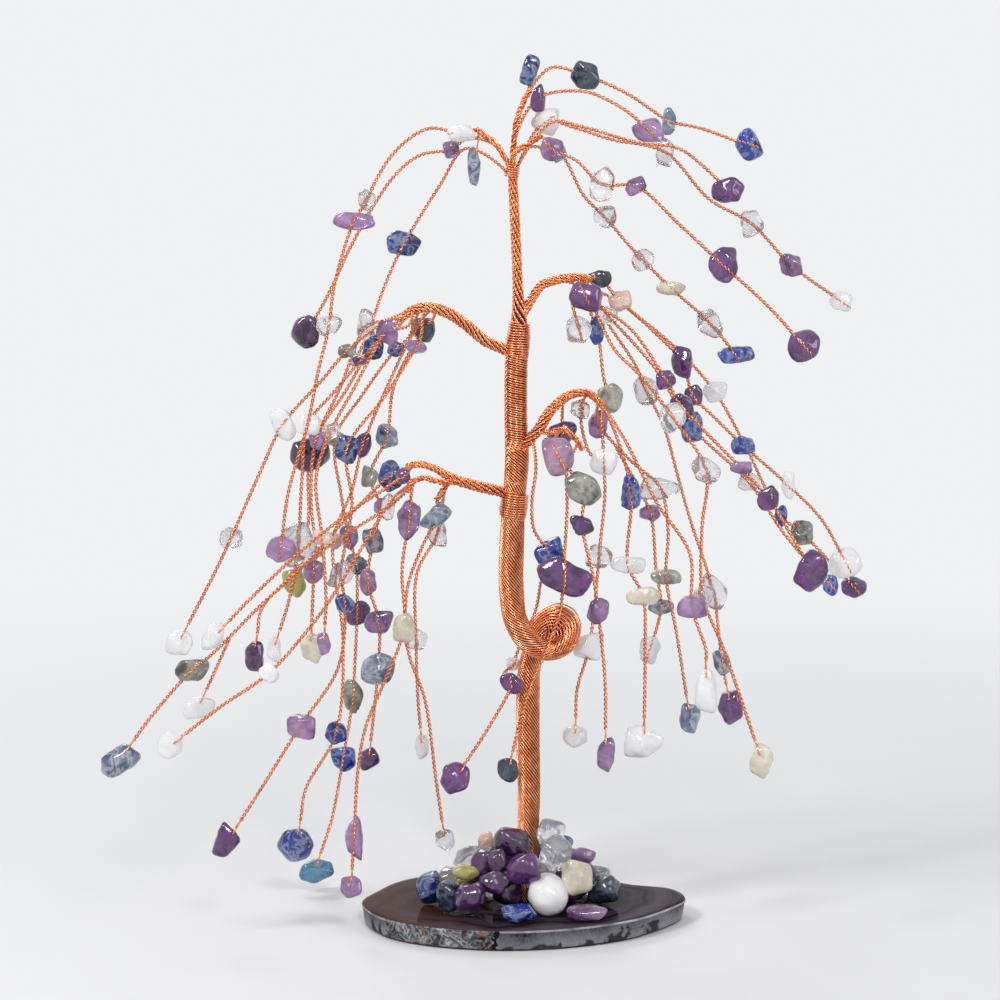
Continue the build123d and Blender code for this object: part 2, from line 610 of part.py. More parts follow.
class Strand:
    """Two wires twisted together, with its stones."""

    def __init__(self, carrier, share, stops, ending="clasped"):
        self.stops = stops
        self.hangs = ending == "hangs"
        points = [in_fan(stop) for stop in stops]
        self.stone_points = list(points)
        if self.hangs:
            before = points[-2] if len(points) > 1 else carrier.leave(share, points[0])
            self.up = Vector(before.X - points[-1].X, 0, before.Z - points[-1].Z).normalized()
            self.pin = points[-1] + self.up * (chip_reach(stops[-1], self.up) - pin_inset)
            points[-1] = self.pin + self.up * (pin_inset + eye_rise)
        first = carrier.leave(share, points[0])
        self.points = [first] + points
        self.lengths = [0.0]
        for low, high in zip(self.points, self.points[1:]):
            self.lengths.append(self.lengths[-1] + (high - low).length)

    def spot(self, share):
        reach = share * self.lengths[-1]
        for step in range(1, len(self.points)):
            if reach <= self.lengths[step]:
                break
        low, high = self.points[step - 1], self.points[step]
        heading = (high - low).normalized()
        return low + heading * (reach - self.lengths[step - 1]), heading

    def leave(self, share, toward):
        spot, heading = self.spot(share)
        outward = toward - spot
        outward = (outward - heading * outward.dot(heading)).normalized()
        return spot + outward * (2 * strand_radius + seat_gap)

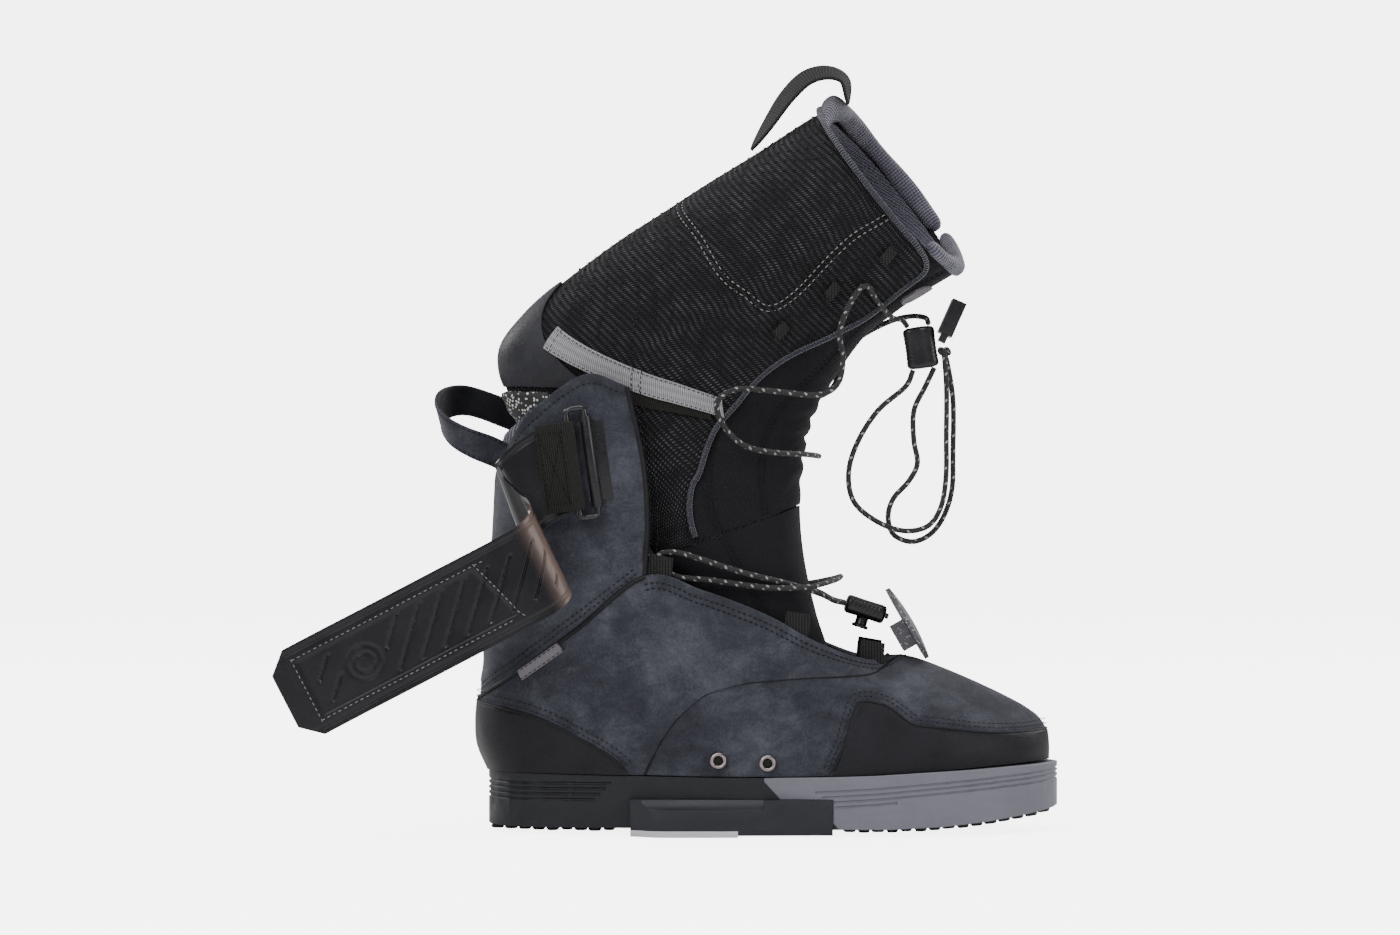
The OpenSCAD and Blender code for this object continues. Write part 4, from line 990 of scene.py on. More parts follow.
def buildRands():
    cfg = {"pinch": 0.00045, "groove": 0.0011, "rim": 0.10, "dip": 0.0006, "thick": 0.0022, "edge": 0.0005,
           "margin": 0.06}
    capFrom, capTo, counterTo = shellCfg["capFrom"], 2 * toeStation - shellCfg["capFrom"], shellCfg["counterTo"]
    stand = shellCfg["randGap"] + shellCfg["rand"] - 0.0009
    # name, node, upper line and its marks, rows of stitches and their points, the sheet, the edge cord's radius
    rands = [("toeCap", "toe_cap", capLine, (capFrom + cfg["margin"], capTo - cfg["margin"], 60),
              (-0.0026, -0.0052), 420,
              (capFrom, capTo, 420), 46, 0.0007),
             ("heelCounter", "heel_counter", counterLine, (-3.7, 3.7, 40), (-0.0026, -0.0056), 300,
              (-counterTo, counterTo, 260), 60, 0.0008)]
    for name, node, line, span, offsets, count, sheet, high, cord in rands:
        marks = [(a, line(a)) for a in np.linspace(*span)]
        rows = [shifted(lowerSurface, marks, by, stand, count) for by in offsets]

        def lift(a, v, p, line=line, rows=rows):
            top = np.array([line(x) for x in a])
            rim = smooth((top - v) / cfg["rim"])
            return stand - cfg["dip"] * (1 - rim) - cfg["pinch"] * nearness(p, rows, cfg["groove"])

        piece = panel(name, [patch(lowerSurface, *sheet, 0.0, line, high, lift)], cfg["thick"], cfg["edge"])
        place(piece, "shell", "rand", randLeather, node)
        shellStitches.extend(rows)
        shellPiping.append((lineOn(lowerSurface, marks, 0.0010, count), cord))


def buildCuff():
    front = [(4 - 0.06, v) for v in np.linspace(0.1, 2.95, 16)]
    rows = []
    for side in (-1, 1):
        line = [(side * a, v) for a, v in front]
        rows += [shifted(cuffSurface, line, side * by, 0.0) for by in (0.0040, 0.0075)]
        hem = [(side * a, 2.93) for a in np.linspace(0.1, 3.9, 16)]
        rows.append(shifted(cuffSurface, hem, side * 0.0022, 0.0, 120))
        sole = [(side * a, 0.03) for a in np.linspace(0.05, 3.9, 16)]
        rows += [shifted(cuffSurface, sole, -side * by, 0.0, 120) for by in (0.0026, 0.0054)]

    def relief(a, v, p):
        swell = 0.0009 * smooth(v / 0.4) * smooth((3 - v) / 0.25) * smooth((4 - np.abs(a)) / 0.5)
        # soft folds across the ankle and a dent where the ring's foot is sewn on
        folds = 0.0007 * np.sin(p[:, 2] * 210 + p[:, 0] * 60) * smooth((1.1 - v) / 0.8) * smooth(v / 0.3)
        return swell + folds - 0.0006 * nearness(p, rows, 0.0022)

    cuff = panel("cuff", [patch(cuffSurface, -4.0, 4.0, 280, 0.0, 3.0, 96, relief)], 0.003, 0.0011)
    place(cuff, "shell", "suede", suede, "cuff_near", "cuff_far")
    shellStitches.extend([line + unit(line * [0, 1, 0]) * 0.0007 for line in rows])
    for side in (-1, 1):
        border = [(side * 3.985, v) for v in np.linspace(0.02, 2.98, 14)]
        shellPiping.append((lineOn(cuffSurface, border, -0.0012, 100), 0.0017))


def buildCollarLining():
    def lift(a, v, p):
        ribs = 0.00045 * np.sin(a * 2 * math.pi / 0.052)
        rim = 0.0012 * smooth((v - 2.3) / 0.5) * smooth((3 - v) / 0.1)
        return -0.0046 + rim + ribs * smooth((v - 1.2) / 0.4)

    lining = panel("collarLining", [patch(liningSurface, -3.9, 3.9, 600, 0.35, 2.97, 34, lift)], 0.0022, 0.0007)
    place(lining, "shell", "fleece", fleece, "collar_lining")


buildUppers()
buildRands()
buildCuff()
buildCollarLining()
print("suede panels, rands, cuff and lining ready")


# sole, chassis and eyelets
soleGrow = [mix(0.5, 6, float(smooth((x - 3) / 8))) for x in range(toeStation + 1)]


def soleEdge(a):
    # point on the sole's outline and its outward direction, at signed stations a
    a = np.atleast_1d(np.asarray(a, float))
    p = lowerSurface(a, 0.0)
    n = normalsOf(lowerSurface, a, np.full(len(a), 0.05))
    n[:, 2] = 0
    n = unit(n)
    grow = onCurve(np.stack([soleGrow, np.zeros(14)], 1), np.abs(a))[:, 0] * mm
    return p + n * grow[:, None], n


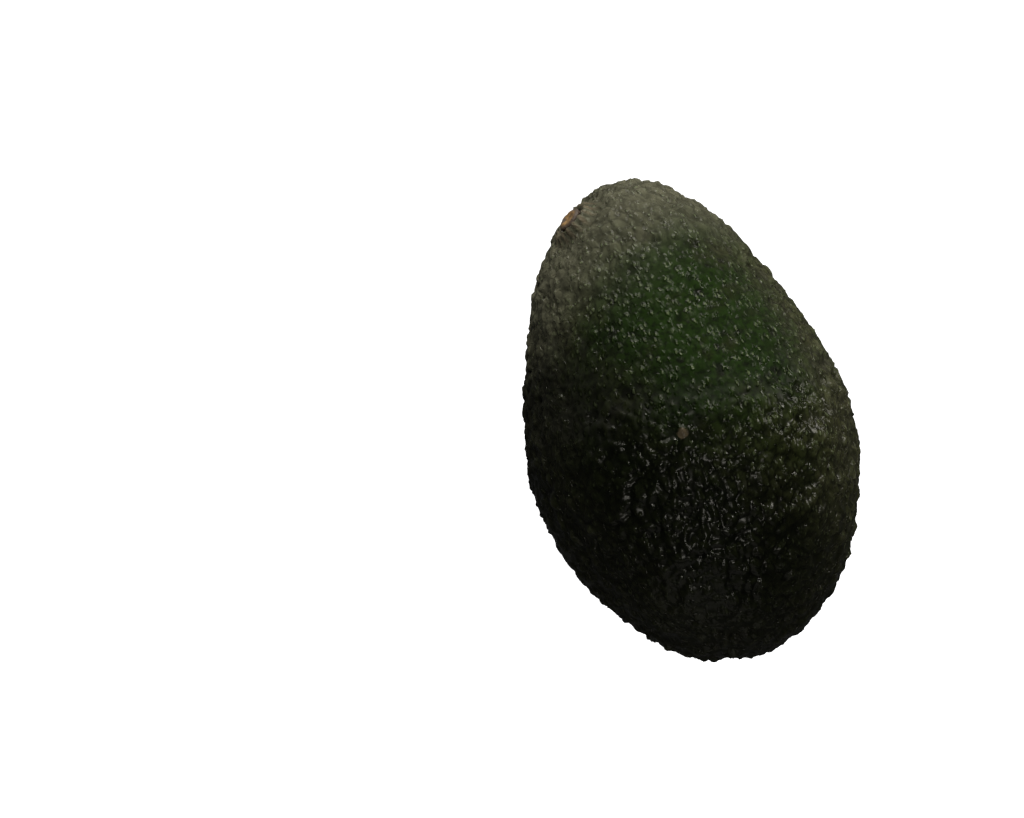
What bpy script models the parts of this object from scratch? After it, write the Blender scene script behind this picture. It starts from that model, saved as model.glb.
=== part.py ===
"""Avocado lying on its side: a pebbled fruit and the dried stalk button in its stem end.

The long axis runs along Y with the stem end at +Y, and Z is up. The fruit rests on a small
flat spot on the plane Z = 0. Lengths are in metres.
"""

import math

import bmesh
import bpy
import numpy as np
from mathutils import Matrix, Vector

MM = 0.001

# Body, through the tallest pebbles: it measures about 100 x 66.5 x 63.5 over the finished skin
LENGTH = 101 * MM
WIDTH = 67.4 * MM
DEPTH = 65.4 * MM
WIDE_END_FULLNESS = 0.02  # how much fuller than an ellipsoid the blossom half is
NECK_PINCH = 0.17  # how much slimmer the stem half is than the blossom half
NECK_FROM = -0.28  # where the pinch begins, along the axis from -1 to 1
NECK_TO = 0.64  # where it is complete
LUMP_HEIGHT = 0.35 * MM  # broad unevenness of the flesh under the skin

# Flat spot that the fruit rests on
FLAT_DEPTH = 0.75 * MM
FLAT_CENTRE_Y = -3.2 * MM  # under the centre of mass
FLAT_SMOOTH_FROM = 6.5 * MM  # no pebbles this near its centre
FLAT_SMOOTH_TO = 13 * MM  # full pebbles from here on

# Pebbled skin
PEBBLE_SIZE = 5.6 * MM  # spacing, larger than on a real fruit so that the mesh can hold them
PEBBLE_HEIGHT = 1.3 * MM
PEBBLE_SLOPE = 0.62  # how far a pebble's flank reaches in from its valley, in spacings
LOWEST_PEBBLE = 0.6  # height of the lowest pebble next to the tallest
SKIN_SEED = 7

# Stem end: the stalk's axis leans off the long axis, towards a side between -X and +Z
STEM_LEAN = math.radians(44)
STEM_SIDE = math.radians(38)
DIMPLE_DEPTH = 2.0 * MM
DIMPLE_FLOOR_RADIUS = 2.1 * MM
DIMPLE_RADIUS = 12.8 * MM
DIMPLE_PEBBLES = 0.35  # how much of the pebbles' height is left beside the button
RIM_RADIUS = 4.3 * MM
RIM_WIDTH = 1.4 * MM
RIM_HEIGHT = 0.8 * MM
RIM_OUTSIDE = 8.5 * MM  # full pebbles from here on

# Socket and the button in it
BUTTON_RADIUS = 3.1 * MM
BUTTON_PROUD = 1.0 * MM  # how far it stands out of its socket
BUTTON_DISH = 0.55 * MM  # depth of the hollow in its face
SOCKET_DEPTH = 3.0 * MM
SOCKET_TAPER = 0.86  # radius at the bottom next to the mouth, of the socket and the button
GAP = 0.3 * MM
CUTTER_ABOVE = 4 * MM
BUTTON_SIDES = 28

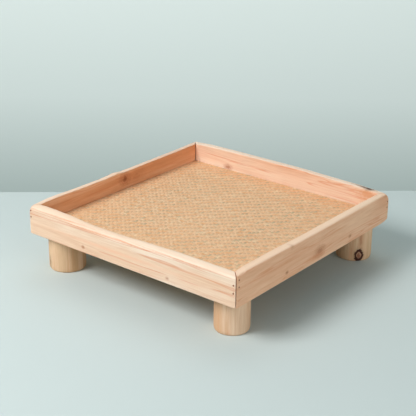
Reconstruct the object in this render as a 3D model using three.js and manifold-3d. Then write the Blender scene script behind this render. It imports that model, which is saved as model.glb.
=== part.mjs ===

____________

**WORK TO BE COMPLETED**
Look above for the line containing "Reconstruct the object"; copy from it through the last line, exactly, and nothing more.

**RESPONSE BELOW**
Reconstruct the object in this render as a 3D model using three.js and manifold-3d. Then write the Blender scene script behind this render. It imports that model, which is saved as model.glb.
=== part.mjs ===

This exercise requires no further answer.